◆ **Dataset extract**
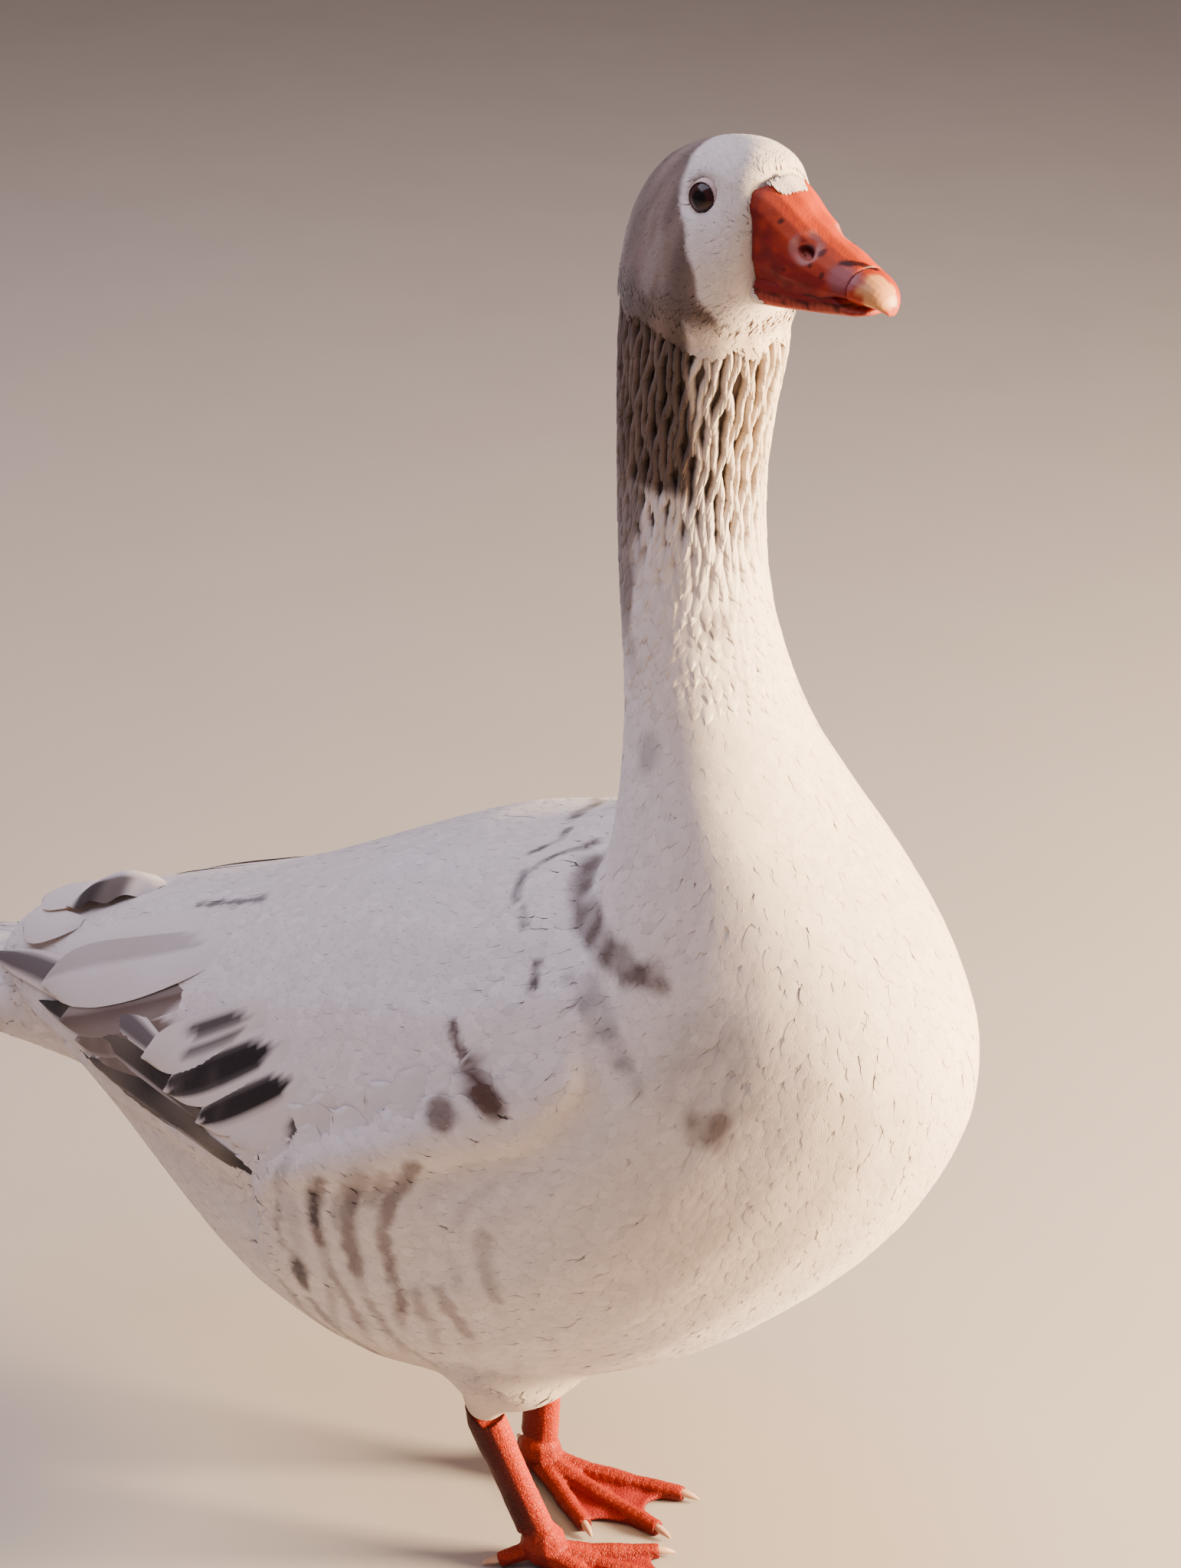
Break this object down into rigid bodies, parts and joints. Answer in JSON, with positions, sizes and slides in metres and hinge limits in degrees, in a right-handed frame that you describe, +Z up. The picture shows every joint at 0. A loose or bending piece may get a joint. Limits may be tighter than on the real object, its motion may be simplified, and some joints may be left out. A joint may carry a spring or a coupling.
{
  "type": "domestic goose",
  "caption": "Still, life-size domestic goose standing alert with one leg ahead, neck upright, wings folded, and its head turned a little to its right.",
  "frame": {"origin": "on the floor under the middle of the goose's bounding box", "axes": "+X the way the goose's body faces, +Y to its left, +Z up"},
  "size_m": [0.67, 0.2738, 0.7767],
  "materials": {
    "plumage": "white feathers with grey-brown markings, soft and matt",
    "bill_horn": "orange-red horn, waxy",
    "bill_nail": "pale pinkish horn",
    "eye": "dark brown, wet and glossy",
    "leg_skin": "orange-red scaly skin",
    "claw": "pale brown horn"
  },
  "bodies": {
    "root": {"bill_lower": "bill_horn", "bill_nail": "bill_nail", "bill_upper": "bill_horn", "claw_left_hind": "claw", "claw_left_inner": "claw", "claw_left_middle": "claw", "claw_left_outer": "claw", "claw_right_hind": "claw", "claw_right_inner": "claw", "claw_right_middle": "claw", "claw_right_outer": "claw", "eye_left": "eye", "eye_right": "eye", "foot_left": "leg_skin", "foot_right": "leg_skin", "head": "plumage", "neck_lower": "plumage", "neck_upper": "plumage", "shank_left": "leg_skin", "shank_right": "leg_skin", "tail": "plumage", "thigh_left": "plumage", "thigh_right": "plumage", "trunk": "plumage", "wing_left": "plumage", "wing_right": "plumage"}
  },
  "joints": []
}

◆ **Work to complete**
Show every line above in which the word "bodies" occurs.

◆ **Expected output**
Break this object down into rigid bodies, parts and joints. Answer in JSON, with positions, sizes and slides in metres and hinge limits in degrees, in a right-handed frame that you describe, +Z up. The picture shows every joint at 0. A loose or bending piece may get a joint. Limits may be tighter than on the real object, its motion may be simplified, and some joints may be left out. A joint may carry a spring or a coupling.
  "bodies": {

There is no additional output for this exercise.